In my previous ballot post, I said I would vote against a constitutional amendment tobacco tax. This one I think I will vote for. I am a little confused on how the taxes get repealed by other ballot measures, but I am more comfortable on where the taxes will go. And the taxes are less than the others. The impact of this one is also explained better for m.

SPECIAL ELECTION

CLAY COUNTY, MISSOURI

 PROPOSITION L

For the purpose of renovating and replacing aging library facilities, enhancing spaces and programming for children and adults, expanding services and collections to serve public demand, and for the general operation of public libraries, shall there be an eight cent tax increase over the thirty-two cent tax per hundred dollars assessed valuation for Consolidated Library District #3, known as the Mid-Continent Public Library?

YES

NO

Here is a dangerous item.
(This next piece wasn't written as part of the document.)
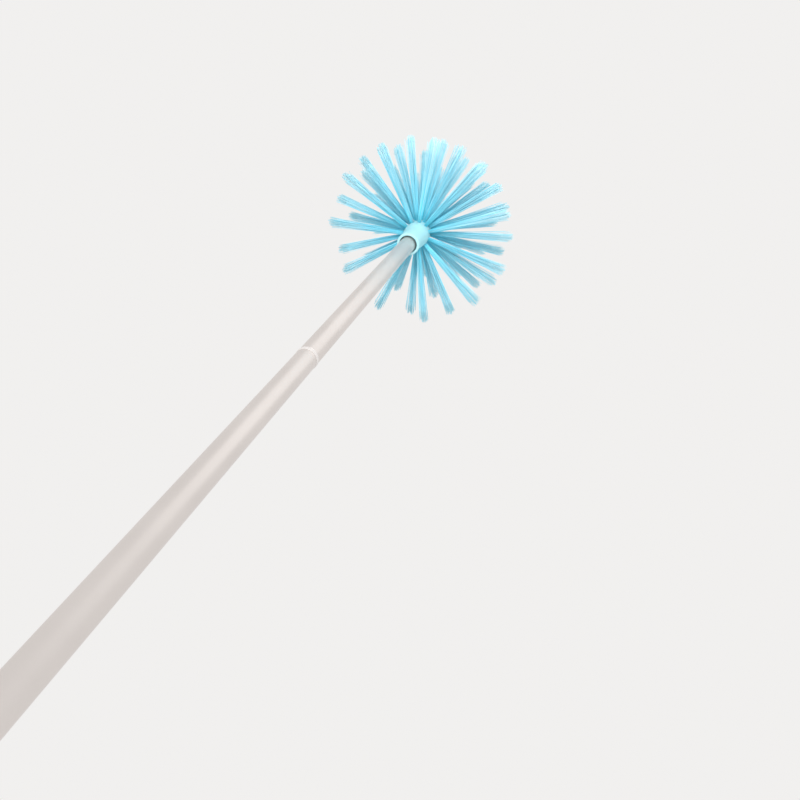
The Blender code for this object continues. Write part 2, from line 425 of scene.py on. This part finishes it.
def add_thread(bm, low, high):
    """A helical ridge round a stud, from low to high."""
    turns = (high - low - THREAD_LAND * 2) / THREAD_PITCH
    steps = int(turns * THREAD_SIDES)
    root = STUD_RADIUS - THREAD_DEPTH - THREAD_SUNK
    crest = STUD_RADIUS
    base = low + THREAD_LAND
    corners = [
        bm.verts.new((root, 0.0, base - THREAD_LAND)),
        bm.verts.new((crest, 0.0, base - THREAD_LAND / 2)),
        bm.verts.new((crest, 0.0, base + THREAD_LAND / 2)),
        bm.verts.new((root, 0.0, base + THREAD_LAND)),
    ]
    profile = bm.faces.new(corners)
    bmesh.ops.spin(
        bm,
        geom=[profile],
        cent=(0, 0, 0),
        axis=(0, 0, 1),
        dvec=(0, 0, THREAD_PITCH * turns / steps),
        angle=math.tau * turns,
        steps=steps,
    )
    bmesh.ops.recalc_face_normals(bm, faces=bm.faces)


def thread_plug(number, look):
    """The insert in a section's bottom end, with its stud pointing down."""
    node = f"thread_plug_{number}"
    low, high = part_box(node)
    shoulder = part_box(f"tube_{number}")[0].z
    stud = STUD_RADIUS - THREAD_DEPTH
    outline = rounded(
        [
            (0.0, high.z, 0),
            (SHANK_RADIUS, high.z, INSERT_EDGE),
            (SHANK_RADIUS, shoulder, SHOULDER_EDGE),
            (stud, shoulder, STUD_FILLET),
            (stud, low.z, STUD_EDGE),
            (0.0, low.z, 0),
        ]
    )
    bm = turned(outline)
    add_thread(bm, low.z, shoulder)
    fit(mesh_piece(f"fine_{node}", bm, look), f"section_{number}", node)


def head_plug(look):
    """The insert in the top section, with a flange and a stud pointing up."""
    low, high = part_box("head_plug")
    flange_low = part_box("tube_1")[1].z + SEAT
    flange_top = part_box("head_washer")[0].z - SEAT
    stud = STUD_RADIUS - THREAD_DEPTH
    outline = rounded(
        [
            (0.0, high.z, 0),
            (stud, high.z, STUD_EDGE),
            (stud, flange_top, STUD_FILLET),
            (TUBE_RADIUS, flange_top, FLANGE_EDGE),
            (TUBE_RADIUS, flange_low, SHOULDER_EDGE),
            (SHANK_RADIUS, flange_low, FLANGE_FILLET),
            (SHANK_RADIUS, low.z, INSERT_EDGE),
            (0.0, low.z, 0),
        ]
    )
    bm = turned(outline)
    add_thread(bm, flange_top, high.z)
    fit(mesh_piece("fine_head_plug", bm, look), "section_1", "head_plug")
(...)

It is a 25% tax increase over the current tax. But it goes  for the library, which we are big users of. Should I make other people pay for what I use? This Link explains the library’s plans and rationale. It is a form of social engineering. That 25% I mentioned is only a 1% increase in property taxes themselves, which include taxes for a lot of other services. I will vote yes for the library tax — they haven’t gone up since 1983 — but doing so I will recognize that I am exempting my own pet cause of the library from my general statement of keeping government small.
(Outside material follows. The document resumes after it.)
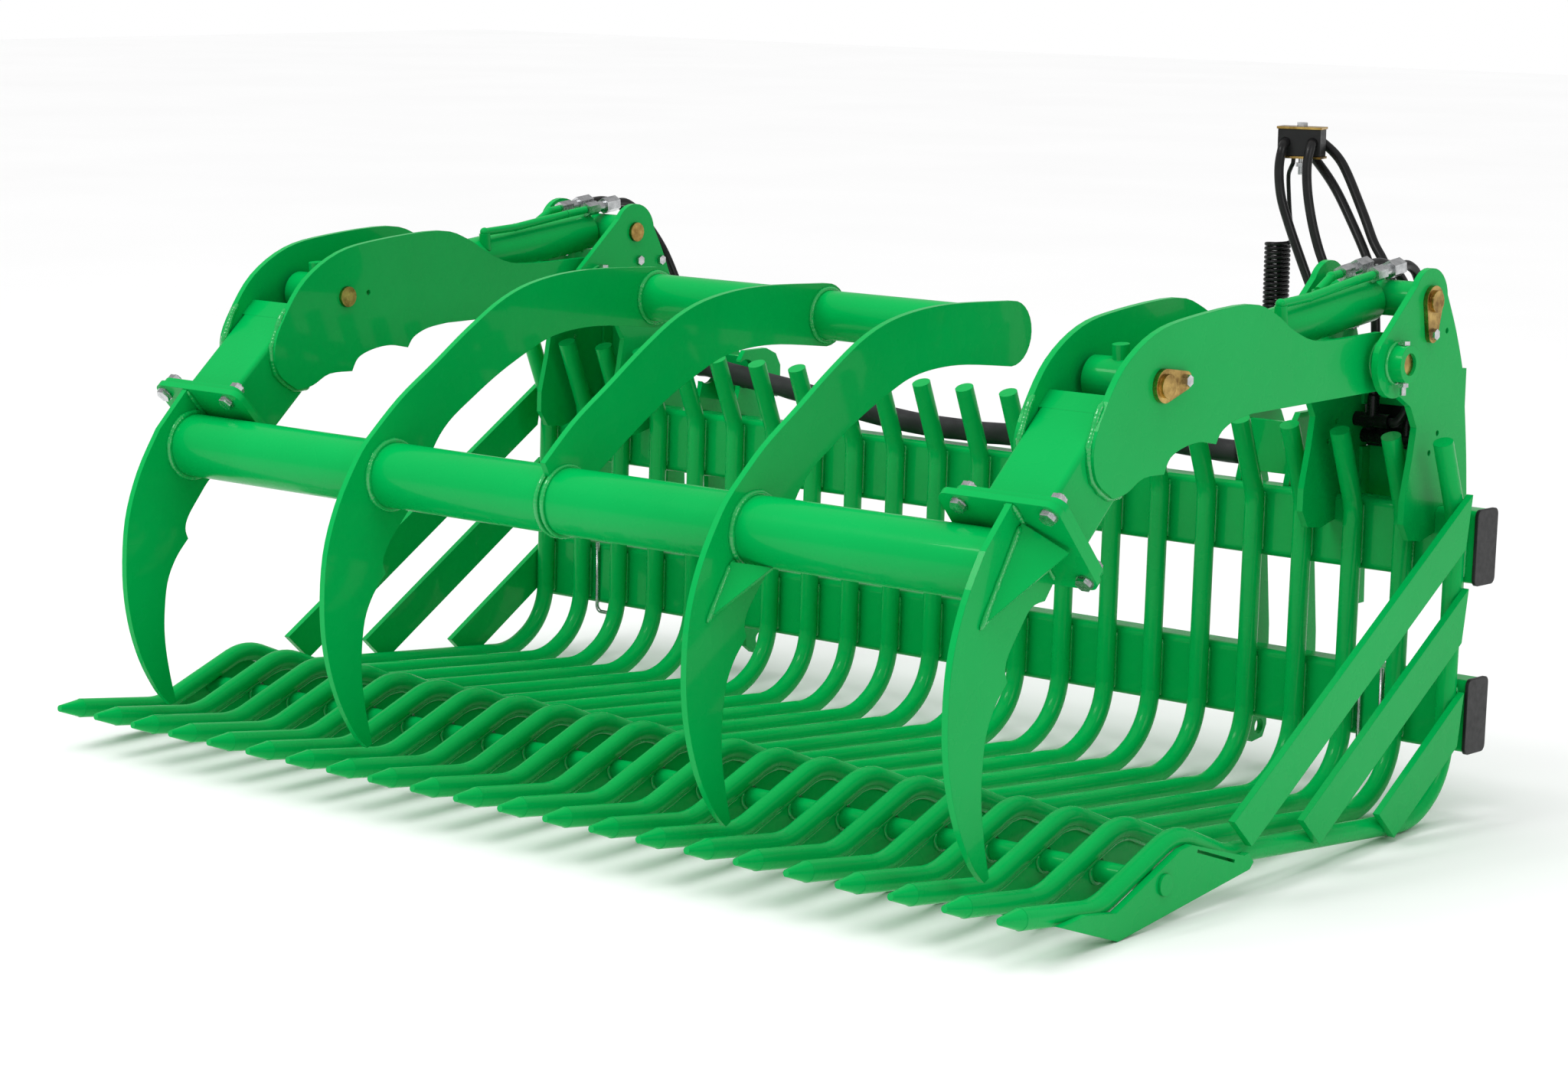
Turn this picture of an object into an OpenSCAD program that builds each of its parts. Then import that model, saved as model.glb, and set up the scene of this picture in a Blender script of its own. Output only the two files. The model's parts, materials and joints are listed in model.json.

I guess my way around that last statement is to say this is a local tax, with local people and entities, making decisions about ourselves, instead of trying the top-down movements from the federal or state level. So I can redeem some of my small government credentials on this one.

CITY OF KANSAS CITY

SPECIAL ELECTION

QUESTION NO. 1,

(Park Property)

Should the City of Kansas City remove from the park system vacant property of about 1.2 acres located generally between E. 23rd Street and E. 24th Street west of Flora Avenue, which has been determined by the Board of Parks and Recreation Commissioners to be no longer necessary or appropriate for park, parkway, or boulevard use?

YES

NO

Yes. Don’t make the park service take care of more property than it needs to. We have good parks, they cost to upkeep. If something is no longer useful, get it back on the tax rolls if possible.

QUESTION NO. 2,

(Park Property)

Should the City of Kansas City remove from the park system vacant property of approximately 2.6016 acres located generally east of Lister Avenue and south of E. Linwood Boulevard, which has been determined by the Board of Parks and Recreation Commissioners to be no longer necessary or appropriate for park, parkway, or boulevard use?

YES

NO

Ibid. Same as Question No. 1

QUESTION NO. 3

(Light Rail Sales Taxes)

Shall the City of Kansas City enact the following three sales taxes:

  • a new 1/8¢ sales tax for 25 years beginning April 1, 2017, pursuant to sections 94.600 through 94.655, Revised Statutes of Missouri, the transportation sales tax; and

  • a shifting of the current 3/8¢ sales tax currently devoted to the KCATA, for 25 years beginning April 1, 2024, pursuant to sections 94.600 through 94.655, Revised Statutes of Missouri, the transportation sales tax; and

  • a new 1/4¢ sales tax for 25 years beginning April 1, 2017, pursuant to sections 94.575 through 94.577, Revised Statutes of Missouri, the capital improvements sales tax,

with the proceeds of said taxes and any other additional funds, which may include federal matching funds, to be used for the purpose of funding, or funding as much of as is possible, the construction, operation and maintenance of a citywide light rail transit system (rapid electric trains operating in their own right-of-way separated from traffic) to include a north/south line operating from Kansas City International Airport to the Cerner Campus at Bannister with scheduled stops at Twin Creeks, Vivion Road, North Kansas City, Downtown, Union Station, the Plaza, Brookside, and the Kansas City Zoo; and including an east/west line operating from Union Station to the Jackson County Sports Complex (utilizing Linwood Boulevard and the Rock Island Rail right-of-way) with scheduled stops at Troost Avenue and Prospect Avenue (to connect to the city’s Bus Rapid Transit (BRT) system), and also including a fleet of electric mini-buses (to transport passengers to and from light rail stations) with all station stops at or near designated locations and with the light rail system utilizing, where possible, city parkland, medians of city boulevards, and existing rail right-of-ways, and including necessary bridges and other infrastructure?

YES

NO

This one I like where and how the proceeds are to be applied. It would be additional government, creating a public light rail transport system. Another pet project I believe in. Its the revenue stream that I have my issues with. Two new taxes. I could go for those. My question lies on the shifting of a current tax away from the current bus system. This Article in the Kansas City Star gives greater background. The KCATA tax expires in 2024. This would renew the tax for light rail instead. But What does the KCATA do for its buses? I think that while I like the expanse of this plan, I’ll vote against Chastain and let the smaller project have its go. Once again, it is a local, home-grown effort, and will gain traction over time.